I would personally like one ultrawide to a 3 monitor setup. The last one is perfect. Just see the review.
LG 34UM95 34" UltraWide Widescreen 21:9 Monitor - My New Favourite - YouTube

Otherwise, I like this one but the resolution is not what you are looking for.
Amazon.com: ASUS MX279H 27" Full HD 1920x1080 AH-IPS HDMI VGA Back-lit LED Monitor: Computers & Accessories


----------



## seamon (Sep 14, 2015)

Faun said:


> I would personally like one ultrawide to a 3 monitor setup. The last one is perfect. Just see the review.
> LG 34UM95 34" UltraWide Widescreen 21:9 Monitor - My New Favourite - YouTube
> 
> Otherwise, I like this one but the resolution is not what you are looking for.
> Amazon.com: ASUS MX279H 27" Full HD 1920x1080 AH-IPS HDMI VGA Back-lit LED Monitor: Computers & Accessories



ASUS is only FHD, 34" one costs an arm and 3 legs. I can barely fit 2x25" on my desk, forgot about any 27".

- - - Updated - - -

Also, I am used to higher DPI displays, laptop user


----------



## Faun (Sep 14, 2015)

seamon said:


> ASUS is only FHD, 34" one costs an arm and 3 legs. I can barely fit 2x25" on my desk, forgot about any 27".
> 
> - - - Updated - - -
> 
> Also, I am used to higher DPI displays, laptop user



For the price Acer sure looks a sweet deal. If you can wait for black friday deals you will get huge discount on some others too.
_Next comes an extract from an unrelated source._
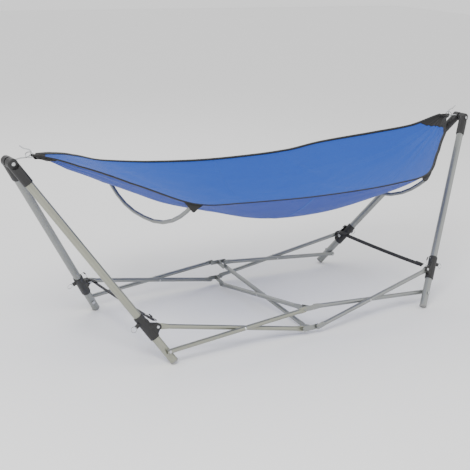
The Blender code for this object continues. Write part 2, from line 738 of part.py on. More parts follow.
def build_head(end_name, end):
    """The head bolt in the near cap, the nut in the far cap, and the wire hook between them."""
    centre = Vector((end * HEAD_REACH, 0, HEAD_HEIGHT))
    shank = BOLT_DIAMETER / 2
    head = BOLT_HEAD_DIAMETER / 2
    outer = CHEEK_OUTER + CLEARANCE
    bolt_profile = (
        (head * 0.8, -outer - BOLT_HEAD),
        (head, -outer - BOLT_HEAD * 0.6),
        (head, -outer),
        (shank, -outer),
        (shank, CHEEK_GAP - NUT_RECESS),
    )
    across = frame_at(centre, (1, 0, 0), (0, 1, 0))
    add_object(f"{end_name}_head_bolt", turned(bolt_profile, ROUND_SIDES), across, PIN_STEEL)
    nut_profile = (
        (shank, CHEEK_GAP + NUT_PLAY),
        (shank, outer),
        (head, outer),
        (head, outer + BOLT_HEAD * 0.6),
        (head * 0.6, outer + BOLT_HEAD),
    )
    add_object(f"{end_name}_head_nut", turned(nut_profile, ROUND_SIDES), across, PIN_STEEL)

    eye = ring_solid(HOOK_EYE_RADIUS - HOOK_WIRE / 2 + HOOK_EYE_SINK, HOOK_WIRE * HOOK_EYE_WIRE_SHARE, 18, 8)
    hook = add_object(f"{end_name}_hook", eye, frame_at(centre, (1, 0, 0), (0, 1, 0)), PIN_STEEL)
    wire = wire_solid([(-end * x, 0.0, z) for x, z in HOOK_POINTS], HOOK_WIRE, 8, 2)
    cut(hook, wire, Matrix.Translation(centre), "UNION")


def smooth_path(points, between):
    """Points on a smooth curve through the given ones."""
    points = [Vector(p) for p in points]
    ends = [points[0] * 2 - points[1], *points, points[-1] * 2 - points[-2]]
    path = []
    for i in range(1, len(ends) - 2):
        p0, p1, p2, p3 = ends[i - 1 : i + 3]
        for k in range(between):
            t = k / between
            path.append(
                0.5
                * (
                    2 * p1
                    + (p2 - p0) * t
                    + (2 * p0 - 5 * p1 + 4 * p2 - p3) * t**2
                    + (3 * p1 - p0 - 3 * p2 + p3) * t**3
                )
            )
    path.append(points[-1])
    return path


def wire_solid(points, diameter, sides, between):
    """A round wire along a smooth path in a plane whose normal is Y."""
    path = smooth_path(points, between)
    bm = bmesh.new()
    rings = []
    for i, point in enumerate(path):
        ahead = path[min(i + 1, len(path) - 1)] - path[max(i - 1, 0)]
        level = Vector((0, 1, 0)) if abs(ahead.normalized().y) < 0.9 else Vector((1, 0, 0))
        u = ahead.cross(level).normalized()
        v = ahead.cross(u).normalized()
        turns = [2 * math.pi * k / sides for k in range(sides)]
        rings.append(
            [bm.verts.new(point + (u * math.cos(t) + v * math.sin(t)) * diameter / 2) for t in turns]
        )
    for i in range(len(rings) - 1):
        bridge(bm, rings[i], rings[i + 1])
    bm.faces.new(rings[0])
    bm.faces.new(rings[-1])
    return bm


def build_arches():
    """The two bent spreader tubes under the bed."""
    for (end_name, _), (x, top, bottom) in zip(ENDS, ARCH_STATIONS):
        bm = bmesh.new()
        radius = ARCH_DIAMETER / 2
        path = []
        for i in range(ARCH_STEPS + 1):
            share = math.sin(math.pi / 2 * (2 * i / ARCH_STEPS - 1))
            path.append(
                Vector((x, share * ARCH_HALF_WIDTH, bottom + (top - bottom) * abs(share) ** ARCH_POWER))
            )
        loops = {radius: [], radius - TUBE_WALL: []}
        for i, point in enumerate(path):
            ahead = path[min(i + 1, len(path) - 1)] - path[max(i - 1, 0)]
            u = Vector((1, 0, 0))
            v = ahead.cross(u).normalized()
            for reach, rings in loops.items():
                turns = [2 * math.pi * k / TUBE_SIDES for k in range(TUBE_SIDES)]
                rings.append(
                    [bm.verts.new(point + (u * math.cos(t) + v * math.sin(t)) * reach) for t in turns]
                )
        outer, inner = loops.values()
        for i in range(len(path) - 1):
            bridge(bm, outer[i], outer[i + 1])
            bridge(bm, inner[i + 1], inner[i])
        bridge(bm, inner[0], outer[0])
        bridge(bm, outer[-1], inner[-1])
        add_object(f"{end_name}_spreader_arch", bm, Matrix.Identity(4), FRAME_STEEL)


def build_bed():
    """The fabric bed as one thin sheet, and the gathered webbing at its ends."""
    rows = smooth_rows(BED_STATIONS, BED_BETWEEN)
    bm = bmesh.new()
    top = []
    bottom = []
    for x, half_width, edge, middle in rows:
        upper = []
        lower = []
        for j in range(BED_ACROSS + 1):
            share = math.sin(math.pi / 2 * (2 * j / BED_ACROSS - 1))
            z = middle + (edge - middle) * abs(share) ** BED_SECTION
            upper.append(bm.verts.new((x, share * half_width, z)))
            lower.append(bm.verts.new((x, share * half_width, z - BED_THICKNESS)))
        top.append(upper)
        bottom.append(lower)
    for i in range(len(rows) - 1):
        for j in range(BED_ACROSS):
            bm.faces.new((top[i][j], top[i][j + 1], top[i + 1][j + 1], top[i + 1][j]))
            bm.faces.new((bottom[i][j], bottom[i + 1][j], bottom[i + 1][j + 1], bottom[i][j + 1]))
        for j in (0, BED_ACROSS):
            bm.faces.new((top[i][j], bottom[i][j], bottom[i + 1][j], top[i + 1][j]))
    for i in (0, len(rows) - 1):
        for j in range(BED_ACROSS):
            bm.faces.new((top[i][j], top[i][j + 1], bottom[i][j + 1], bottom[i][j]))
    add_object("bed_fabric", bm, Matrix.Identity(4), BLUE_FABRIC)

    for end_name, end in ENDS:
        x, half_width, edge, middle = BED_STATIONS[0] if end < 0 else BED_STATIONS[-1]
        inner = x + end * CLEARANCE
        outer = end * (HEAD_REACH - BED_END_INSET)
        height = HEAD_HEIGHT + BED_END_RISE
        sizes = (
            (inner, half_width, (edge + middle) / 2, BED_END_INNER_HEIGHT),
            (outer, BED_END_OUTER_WIDTH, height, BED_END_OUTER_HEIGHT),
        )
        bm = bmesh.new()
        rings = []
        for at, wide, high, thick in sizes:
            corners = ((-wide, -thick), (wide, -thick), (wide, thick), (-wide, thick))
            rings.append([bm.verts.new((at, y, high + z)) for y, z in corners])
        bridge(bm, *rings)
        bm.faces.new(rings[0])
        bm.faces.new(rings[1])
        add_object(f"{end_name}_bed_end", bm, Matrix.Identity(4), BLACK_WEBBING)


def smooth_rows(stations, between):
    """Rows on smooth curves through stations of four values."""
    rows = []
    count = len(stations)
    for i in range(count - 1):
        p0 = stations[max(i - 1, 0)]
        p1 = stations[i]
        p2 = stations[i + 1]
        p3 = stations[min(i + 2, count - 1)]
        for k in range(between):
            t = k / between
            row = []
            for a, b, c, d in zip(p0, p1, p2, p3):
                value = 2 * b + (c - a) * t + (2 * a - 5 * b + 4 * c - d) * t**2
                row.append(0.5 * (value + (3 * b - a - 3 * c + d) * t**3))
            rows.append(row)
    rows.append(list(stations[-1]))
    return rows


def build_straps():
    """The webbing strap between the near and the far leg bracket of each end."""
    for end_name, end in ENDS:
        ear, _, _ = ear_pivot(1, end)
        half = ear.y - STRAP_INSET
        z = ear.z + STRAP_RISE
        bm = bmesh.new()
        rings = []
        for i in range(STRAP_STEPS + 1):
            share = 2 * i / STRAP_STEPS - 1
            sag = STRAP_SAG * (1 - share**2)
            at = (ear.x, share * half, z - sag)
            corners = (
                (-STRAP_THICKNESS / 2, -STRAP_WIDTH / 2),
                (STRAP_THICKNESS / 2, -STRAP_WIDTH / 2),
                (STRAP_THICKNESS / 2, STRAP_WIDTH / 2),
                (-STRAP_THICKNESS / 2, STRAP_WIDTH / 2),
            )
            rings.append([bm.verts.new((at[0] + dx, at[1], at[2] + dz)) for dx, dz in corners])
        for i in range(STRAP_STEPS):
            bridge(bm, rings[i], rings[i + 1])
        bm.faces.new(rings[0])
        bm.faces.new(rings[-1])
        add_object(f"{end_name}_bracket_strap", bm, Matrix.Identity(4), BLACK_WEBBING)


# ---------------------------------------------------------------- build
for side_name, side in SIDES:
    build_side(side_name, side)
    for end_name, end in ENDS:
        build_leg(side_name, side, end_name, end)
build_middle()
for end_name, end in ENDS:
    build_head(end_name, end)
build_arches()
build_bed()
build_straps()
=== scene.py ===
"""Looks of the folding hammock stand: steel scissor frame, moulded fittings and the fabric bed."""

import json
import math

import bmesh
import bpy
from mathutils import Euler, Matrix, Vector


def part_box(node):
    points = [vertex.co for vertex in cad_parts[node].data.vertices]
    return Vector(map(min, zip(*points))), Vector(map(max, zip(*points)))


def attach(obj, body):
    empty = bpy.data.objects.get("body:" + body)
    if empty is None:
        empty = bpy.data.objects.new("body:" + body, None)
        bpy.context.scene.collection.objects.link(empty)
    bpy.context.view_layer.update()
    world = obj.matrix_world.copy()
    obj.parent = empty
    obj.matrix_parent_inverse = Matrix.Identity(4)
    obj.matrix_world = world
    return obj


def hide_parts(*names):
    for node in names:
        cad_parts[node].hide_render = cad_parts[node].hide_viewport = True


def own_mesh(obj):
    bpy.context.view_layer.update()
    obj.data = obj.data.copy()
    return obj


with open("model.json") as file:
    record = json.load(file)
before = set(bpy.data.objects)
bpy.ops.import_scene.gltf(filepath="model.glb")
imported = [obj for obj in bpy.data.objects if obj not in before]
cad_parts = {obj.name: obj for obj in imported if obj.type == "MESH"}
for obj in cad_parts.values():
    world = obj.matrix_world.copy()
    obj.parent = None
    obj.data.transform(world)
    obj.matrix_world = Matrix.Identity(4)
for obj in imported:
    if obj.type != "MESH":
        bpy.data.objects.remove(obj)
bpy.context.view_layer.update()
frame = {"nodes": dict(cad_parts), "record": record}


# ------------------------------------------------------------------ camera, floor and light
# A long lens from the near left, a little above the bed, with a slight roll.
# The floor is a plain pale sheet, under even light from all round and three soft lamps.
CAMERA_LENS = 77.93
CAMERA_SENSOR = 36.0
CAMERA_PLACE = (-2.5362, -3.3476, 1.6061)
CAMERA_YAW = 0.6191
CAMERA_PITCH = 0.2956  # downwards
CAMERA_ROLL = 0.0409
FLOOR_REACH = 14.0
FLOOR_GAP = 0.0006  # keeps the floor from lying in the feet's own plane
LAMPS = (  # name, place, width, power
    ("key", (-2.6, -2.4, 3.6), 1.6, 130),
    ("fill", (2.8, -2.6, 2.4), 3.0, 20),
    ("back", (0.6, 3.2, 3.2), 2.6, 30),
)
LAMPS_AIM = (0, 0, 0.4)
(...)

Here, I am saving for the 34 one and the right time to buy.


----------



## seamon (Sep 14, 2015)

Faun said:


> For the price Acer sure looks a sweet deal. If you can wait for black friday deals you will get huge discount on some others too.
> 
> Here, I am saving for the 34 one and the right time to buy.



Already got 2 of those Acers lol


----------



## Deleted member 118788 (Sep 14, 2015)

seamon said:


> Already got 2 of those Acers lol



From where?


----------



## seamon (Sep 14, 2015)

Geek-With-Lens said:


> From where?



Amazon


----------



## Deleted member 118788 (Sep 14, 2015)

seamon said:


> Amazon



Where are you located? If imported to India then how much you paid for each monitor including customs?


----------



## seamon (Sep 14, 2015)

Geek-With-Lens said:


> Where are you located? If imported to India then how much you paid for each monitor including customs?



USA..


----------



## Deleted member 118788 (Sep 14, 2015)

seamon said:


> USA..



Hmm. I see now.


----------